Basically, my enquiry is this: A human cell, is composed of 94 naturally occurring elements in, I presume, precise quantities and which need to be compiled or “mixed” in a given order (some of the elements such as Barium or Mercury in the wrong proportions could maybe kill the cell due to their toxicity). It needs a specific temperature range to survive.

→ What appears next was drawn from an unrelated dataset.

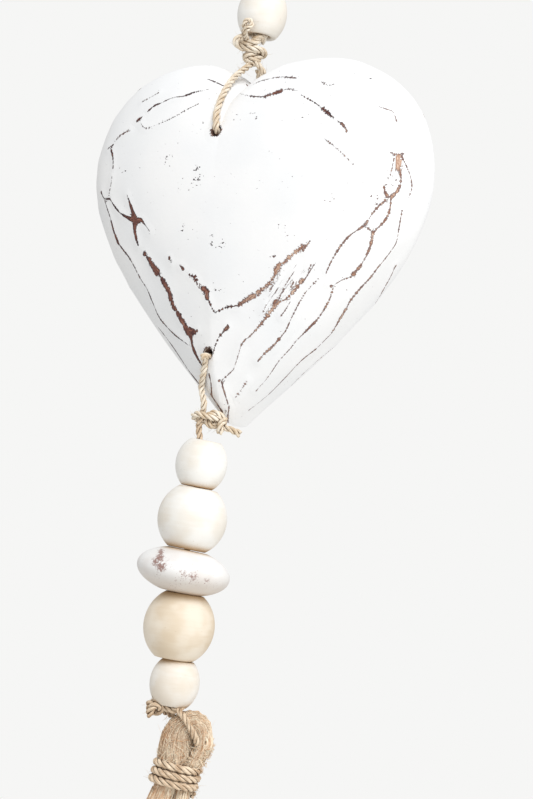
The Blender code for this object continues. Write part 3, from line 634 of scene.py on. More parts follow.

And if the “mix” were left too long before it evolved to the next stage, it would fossilise or be destroyed by the elements around it (I could be wrong but again this is a line of enquiry, not a statement).
Given all of this, that apparently our universe has only been around for 16 billion years (i.e. 10 to the power of 18 seconds) why is it possible for a highly complex human cell to evolve randomly from nothing, move through the stages of evolution to become a sentient human being, capable of movement, intelligence, social interaction, understanding complex scientific subjects or artistic sentiment, but on the other hand it is impossible for a black forest gateau which is an inert (as far as I know), comparatively simplistic, delicious desert to evolve?
Could a statistician please tell me what the probabilities there are for 92 different elements of a human cell (we won’t even go into plants, insects and other animals) aligning in a specific order? If that probability is more that 10 to the power of 18 then it would require that each generation of evolution takes less that 1 second. Is that possible? If not, something doesn’t add up!
In the mean time, all this might make sense to a scientist, but could science please explain to me: Where the hell is my cake?